-- Begin Data segment --

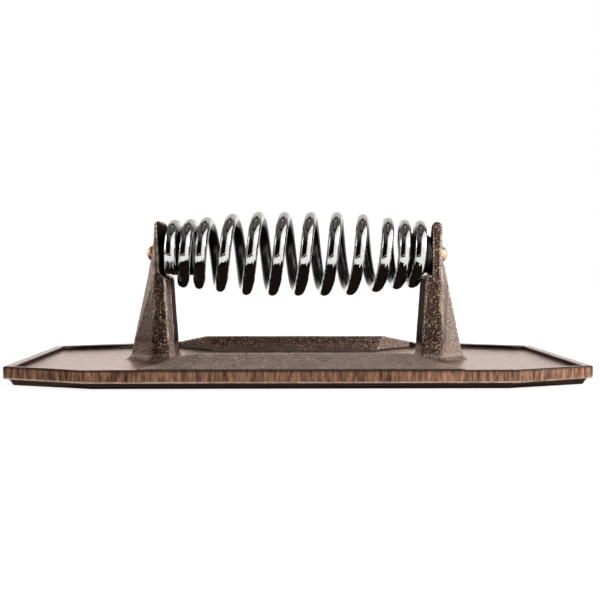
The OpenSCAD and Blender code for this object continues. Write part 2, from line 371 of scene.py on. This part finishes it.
# ---------------------------------------------------------------------------------------------
# Lamps: soft boxes that shape the casting. The strongest stands in front at the right, two weaker
# ones stand behind at both sides, and a very faint one hangs overhead.


def softbox(name, place, aim, size, power):
    """A square area lamp at place that faces aim."""
    lamp = bpy.data.lights.new(name, "AREA")
    lamp.shape = "SQUARE"
    lamp.size = size
    lamp.energy = power
    made = bpy.data.objects.new(name, lamp)
    made.location = place
    made.rotation_euler = (Vector(aim) - Vector(place)).to_track_quat("-Z", "Y").to_euler()
    scene.collection.objects.link(made)


middle_of_press = (0.0, 0.0, 0.03)
softbox("key_right", place=(0.95, -0.55, 0.45), aim=middle_of_press, size=0.7, power=8.5)
softbox("rim_right", place=(1.05, 0.25, 0.30), aim=middle_of_press, size=0.5, power=2.2)
softbox("fill_left", place=(-1.05, 0.42, 0.36), aim=middle_of_press, size=0.4, power=1.6)
softbox("lamp_overhead", place=(0.10, 0.25, 1.25), aim=(0.0, 0.0, 0.0), size=0.16, power=0.06)


# ---------------------------------------------------------------------------------------------
# Press casting: plate, wings and both posts poured in one piece of grey iron. The skin keeps the
# grain of the sand, the flange's edge is ground by hand, and the whole is seasoned brown with oil.
plate_l = cad_box[1][0] - cad_box[0][0]
plate_w = cad_box[1][1] - cad_box[0][1]
corner_l = 0.033
corner_w = 0.014
foot_h = 0.0025

# The mesh is drawn anew in even squares, fine enough to carry the grain and the grinding.
weld_reach = 1e-6
grid_step = 0.00055
ease_share = 0.5
ease_passes = 2

# Moulding sand is a quarter of a millimetre across, and the marks of a coarse belt lie half a
# millimetre apart; both are drawn about three times as coarse, so that they show.
sand_grain = 0.0007
sand_wave = 3 * sand_grain
sand_depth = 0.00003
speck_pitch = 0.0008
sweep_pitch = 0.018
sweep_depth = 0.00010
grind_pitch = 0.0015
grind_run = 0.012
grind_seed = 3.7
grind_depth = 0.00010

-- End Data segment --

Challenge: Write out every line of the material again, exactly as it reads.

Correct output:
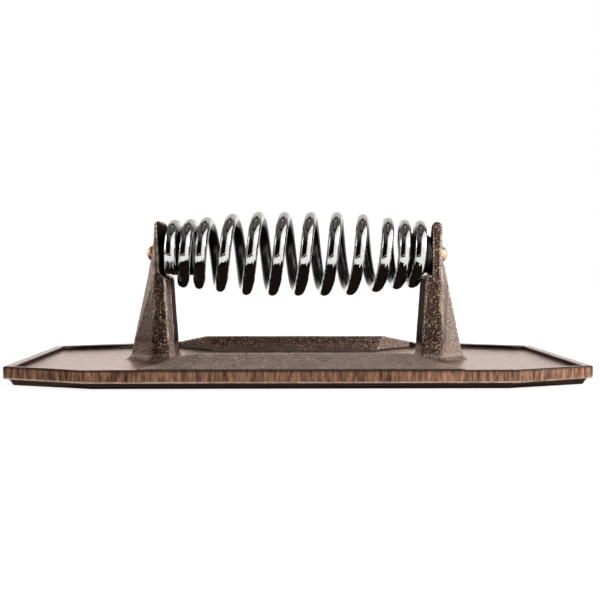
The OpenSCAD and Blender code for this object continues. Write part 2, from line 371 of scene.py on. This part finishes it.
# ---------------------------------------------------------------------------------------------
# Lamps: soft boxes that shape the casting. The strongest stands in front at the right, two weaker
# ones stand behind at both sides, and a very faint one hangs overhead.


def softbox(name, place, aim, size, power):
    """A square area lamp at place that faces aim."""
    lamp = bpy.data.lights.new(name, "AREA")
    lamp.shape = "SQUARE"
    lamp.size = size
    lamp.energy = power
    made = bpy.data.objects.new(name, lamp)
    made.location = place
    made.rotation_euler = (Vector(aim) - Vector(place)).to_track_quat("-Z", "Y").to_euler()
    scene.collection.objects.link(made)


middle_of_press = (0.0, 0.0, 0.03)
softbox("key_right", place=(0.95, -0.55, 0.45), aim=middle_of_press, size=0.7, power=8.5)
softbox("rim_right", place=(1.05, 0.25, 0.30), aim=middle_of_press, size=0.5, power=2.2)
softbox("fill_left", place=(-1.05, 0.42, 0.36), aim=middle_of_press, size=0.4, power=1.6)
softbox("lamp_overhead", place=(0.10, 0.25, 1.25), aim=(0.0, 0.0, 0.0), size=0.16, power=0.06)


# ---------------------------------------------------------------------------------------------
# Press casting: plate, wings and both posts poured in one piece of grey iron. The skin keeps the
# grain of the sand, the flange's edge is ground by hand, and the whole is seasoned brown with oil.
plate_l = cad_box[1][0] - cad_box[0][0]
plate_w = cad_box[1][1] - cad_box[0][1]
corner_l = 0.033
corner_w = 0.014
foot_h = 0.0025

# The mesh is drawn anew in even squares, fine enough to carry the grain and the grinding.
weld_reach = 1e-6
grid_step = 0.00055
ease_share = 0.5
ease_passes = 2

# Moulding sand is a quarter of a millimetre across, and the marks of a coarse belt lie half a
# millimetre apart; both are drawn about three times as coarse, so that they show.
sand_grain = 0.0007
sand_wave = 3 * sand_grain
sand_depth = 0.00003
speck_pitch = 0.0008
sweep_pitch = 0.018
sweep_depth = 0.00010
grind_pitch = 0.0015
grind_run = 0.012
grind_seed = 3.7
grind_depth = 0.00010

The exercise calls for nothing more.